The situation, which started right from the inception of the current democratic experiment in 1999, is such that at any given period in the last 18 years, it was always difficult to have majority of the governors within the country except there is a meeting in Abuja for which many would simply fly in and fly out immediately after. They are either in Dubai or London as many of them hardly spend two weeks at a stretch in their various states capital cities.

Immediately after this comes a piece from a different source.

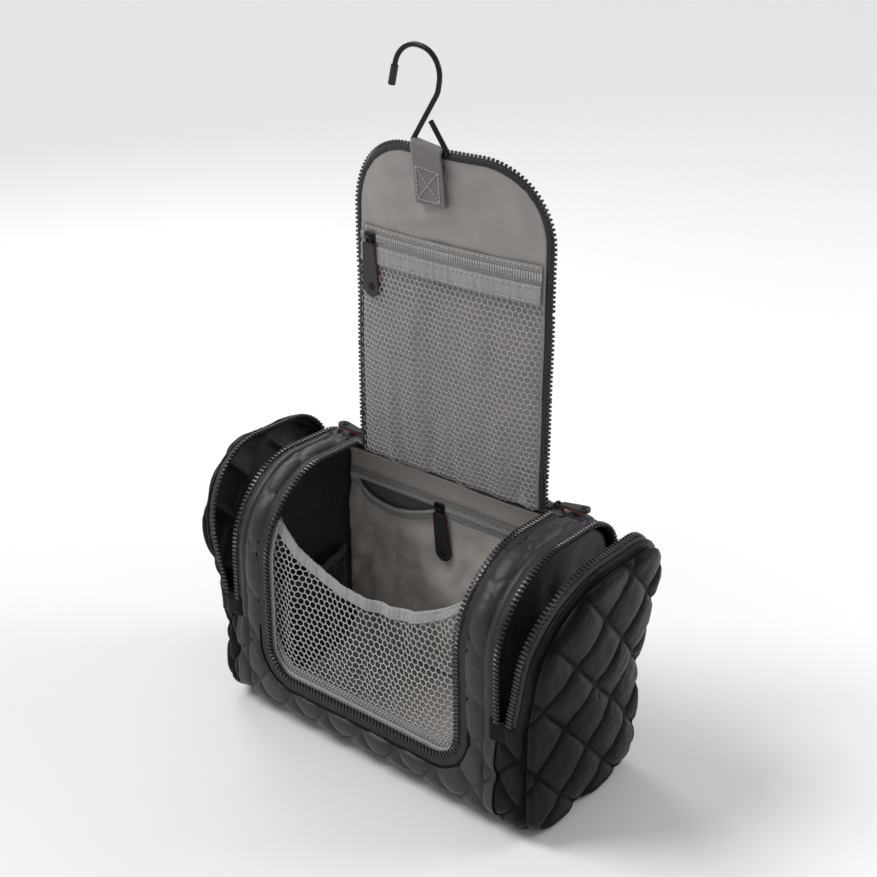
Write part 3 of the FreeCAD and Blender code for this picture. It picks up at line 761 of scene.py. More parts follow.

Yet the indices of poverty everywhere make it difficult for us to understand the recklessness that drives this “investment trips†some of which are out-rightly bizarre in conception and clearly irresponsible in terms of the funds expended on them. A simple calculation of travel cost for the number of delegates, their accommodation, feeding and allied expenses reveal quite clearly that most of these foreign trips are nothing but a colossal waste of public funds. Besides, these trips are not driven by investment needs but rather as a conduit for all manner of economic mischief.
It is therefore time Nigerian leaders stopped these meaningless and wasteful trips and begin to think of how to develop the productive capacity of our people rather than a continued reliance on oil revenue. Perhaps this is the time to use such productive capacity as a basis for revenue entitlement in many of the states. Even in the distribution of oil revenue, there have been many options, including trying a system of matching grants in which states and local governments qualify for the larger percentage of national revenue but purely on the basis of what they produce or contribute to the common purse. In other words, the more productive states and local governments are, the greater the amount of national revenue they will attract on a grants-in-aid basis.
Apparently because we are running a system that is not based on productivity, there is also little or no accountability on the part of these public officials. That explains why to curry favour, officials in virtually every sector most often try to take one project or the other to the village or home state of the big man even when such decisions make no economic or political sense. This sort of recklessness, which has become rather prevalent, also accounts for the location of most of the universities/polytechnics we have in the country today.
With the decline in the oil revenues being shared every month in Abuja, the reversal of the looming catastrophe, would require not only transparency and accountability but also fiscal and monetary creativity both in Abuja and in the states. This is therefore the time for people in authorities to shun most of the unwholesome practices holding the nation back while putting on their thinking caps.